Federal Department of Labor Issues Proposed Updated Regulations on Regular Rate
Lawsuits against employers alleging that they did not pay employees the correct overtime rate are increasingly common, in significant part due to a lack of clear rules in this area. In an effort to provide more clarity, the federal DOL has introduced a proposed rule to update the federal regulations under the FLSA regarding types of compensation that may be excluded from the regular rate calculation. In particular, the DOL’s proposed amendments clarify that the following may be excluded from the regular rate:
- that the cost of providing wellness programs, onsite specialist treatment, gym access and fitness classes, and employee discounts on retail goods and services may be excluded from an employee’s regular rate of pay;
- that payments for unused paid leave, including paid sick leave, may be excluded from an employee’s regular rate of pay;
- that reimbursed expenses need not be incurred “solely” for the employer’s benefit for the reimbursements to be excludable from an employee’s regular rate;
- that reimbursed travel expenses that do not exceed the maximum travel reimbursement permitted under the Federal Travel Regulation System and meets other regulatory requirements may be excluded from an employee’s regular rate of pay;
- that employers do not need a prior formal contract or agreement with the employee(s) to exclude certain overtime premiums described in sections 7(e)(5) and (6) of the FLSA; and
- that pay for time that would not otherwise qualify as “hours worked,” including bona fide meal periods, may be excluded from an employee’s regular rate unless an agreement or established practice indicates that the parties have treated the time as hours worked.
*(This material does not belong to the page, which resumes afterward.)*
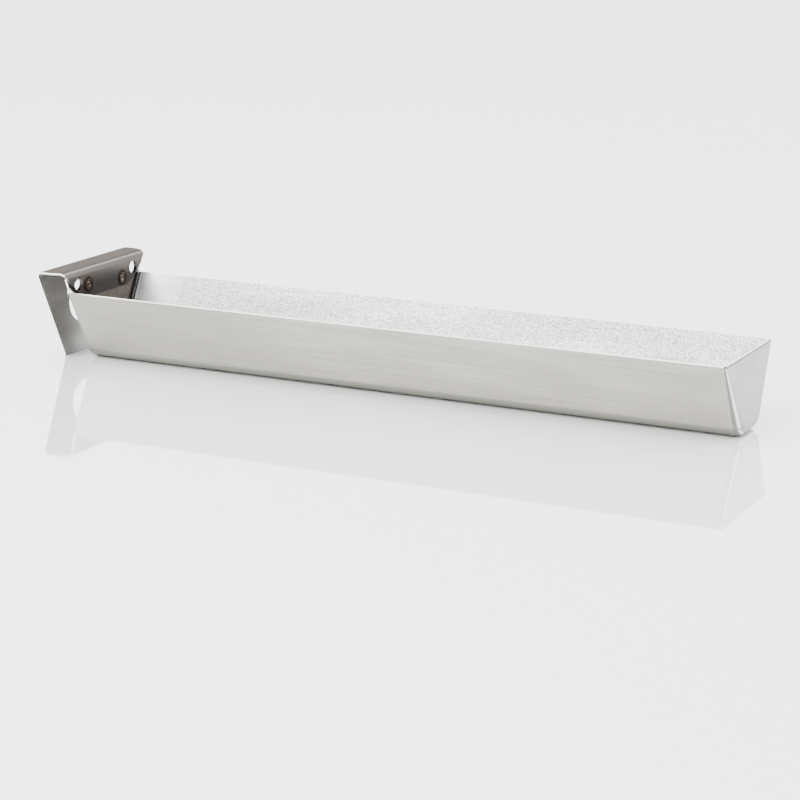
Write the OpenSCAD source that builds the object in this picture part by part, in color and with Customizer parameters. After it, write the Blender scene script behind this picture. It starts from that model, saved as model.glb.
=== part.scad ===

In addition to the foregoing, the proposed regulations clarify that call-back pay (and similar payments) need not be only occasional and sporadic to be excluded from the regular rate. Furthermore, the proposed regulations attempt to provide clarification on when a bonus may be excluded from the regular rate. It will remain the law that non-discretionary bonuses must be included in the regular rate, whereas discretionary bonuses may be excluded. The general rule is that if a bonus is promised in advance to an employee for longevity, meeting certain goals, or similar conditions, then the bonus is non-discretionary and must be included in the regular rate. Conversely, if both the fact that a bonus will be paid, and the amount of the bonus, are determined in the employer’s sole discretion at or near the end of period for which the bonus will be paid, then it is a discretionary bonus that need not be included in the regular rate. Despite this definition, it is not always clear which category a bonus falls under. As such, the proposed regulations add examples of bonuses that are non-discretionary and may be excluded from the regular rate. These include employee-of-the-month bonuses, bonuses to employees who made unique or extraordinary efforts which are not awarded according to pre-established criteria, severance bonuses, bonuses for overcoming stressful or difficult challenges, and other similar bonuses for which the fact and amount of payment is in the sole discretion of the employer until at or near the end of the period for which it is paid.
For more information on the proposed regulations, see here and here. These regulations are not yet final and may be revised by the DOL prior to issuing a final rule. In the meantime, California employers are reminded that California wage and hour law is not always consistent with the FLSA. In significant part, California follows the FLSA regulations concerning the regular rate. However, there are some differences, and it remains to be seen whether California will agree or disagree with any changes to the federal regulations on this subject.